John Finnemore's Souvenir Programme is a sketch comedy series broadcast on BBC Radio 4. John Finnemore is the sole writer and performs with Margaret Cabourn-Smith, Simon Kane, Lawry Lewin and Carrie Quinlan. The first series was broadcast on BBC Radio 4 in 2011, and further series have followed annually. A special edition recorded at the Edinburgh Festival Fringe was broadcast in 2012. All nine series have been released on CD.

The series contains sketches and character monologues, with only one major recurring character, a storyteller (a fictionalised version of John Finnemore) who narrates a tall tale in the last five minutes of most programmes, and who also provides the show's only recurring catchphrase, opening each story with "Well, since you ask me for...". This segment occasionally serves as a coda to several connecting sketches within a single episode, such as several small cons made in preparation of a milliner's heist or a time machine's journey into the future. The only other recurring character between episodes is an interviewer played by Carrie Quinlan named Patsy Straightwoman, whose interviewees are often played by Finnemore. The format of the Interview sketches was briefly modified with Straightwoman becoming an investigative journalist for a programme called Behind Closed Doors.

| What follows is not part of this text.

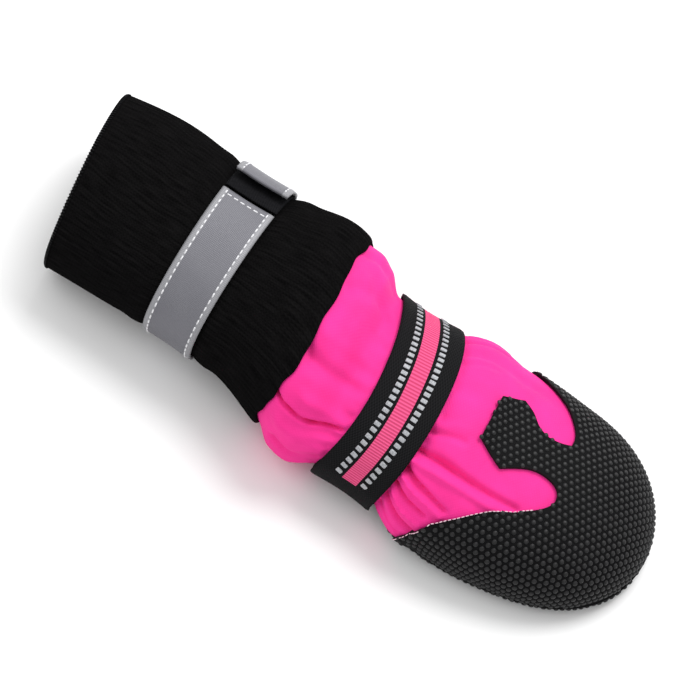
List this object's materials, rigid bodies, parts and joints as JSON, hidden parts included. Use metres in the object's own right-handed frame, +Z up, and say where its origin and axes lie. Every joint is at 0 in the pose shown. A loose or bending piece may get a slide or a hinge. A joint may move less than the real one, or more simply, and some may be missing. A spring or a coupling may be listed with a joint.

Many episodes include a comic song with words by Finnemore and music by Susannah Pearse. Some of these songs include a cello played by Sally Stares. Stares also appears in the Stoppable sketch as a tram driver and in an Orchestra sketch as a cellist. Many episodes also include a recurring sketch that comes up two to four times in the episode. There are four sketches which parody the BBC Radio 4 series The Archers, portraying the show as it supposedly sounds to people who do not regularly listen to it. Starting in the fifth series the performers often break character, usually to complain to John about the sketches or to provide 'footnotes' highlighting factual errors. Another series of sketches involves a man (Finnemore) and the 'voice in his head' (played by Simon Kane) which appears only to give bad advice or to be otherwise unhelpful, often resulting in public awkwardness or humiliation, such as encouraging him to retrieve a tip so that a barista can see him tipping or to disrupt him whilst trying to give directions.

Due to the coronavirus pandemic, the ninth series, broadcast in 2021, was not performed before a live audience or accompanied by live music. The series focused on five generations of a family and their collective lore and traditions (such as the song "Woof, Woof, Woof Goes the Wolfhound") whose developments and origins are explored in and connect several scenes across different episodes. The series' main characters were Russ Golding (Lewin), Deborah Golding née Wilkinson (Cabourn-Smith), Jeremy 'Jerry' Wilkinson (Kane), Vanessa Wilkinson née Noone (Quinlan) and Oswald 'Uncle Newt' Nightingale (Finnemore). The sketch format was modified, with the first five episodes focusing on each of the main characters with scenes from their lives being depicted in reverse order, whilst the sixth depicts their shared experiences told in nonlinear order. Homages are made to the original format, namely 'Uncle Newt' who is analogous with Finnemore's storyteller character, having told stories to Russ, Deborah, Jerry and Vanessa as children, starting them with the catchphrase "Well, since you ask me for...".

A pilot programme with a different supporting cast, titled John Finnemore, Apparently, was broadcast in 2008, starring Tom Goodman-Hill and Sarah Hadland. Many of the sketches in the pilot were subsequently remade for the series.

Awards 
John Finnemore's Souvenir Programme was voted Best British Radio Sketch Show in the British Comedy Guide Awards 2011. In 2014, it was awarded Silver for Best Comedy at the Radio Academy Awards. It was also shortlisted for Best Radio Comedy in the 2014 Writers' Guild of Great Britain Awards.

Original broadcasts

Multimedia
The show has been released in both Audible audiobook format and on CD, with physical releases published by BBC Physical Audio.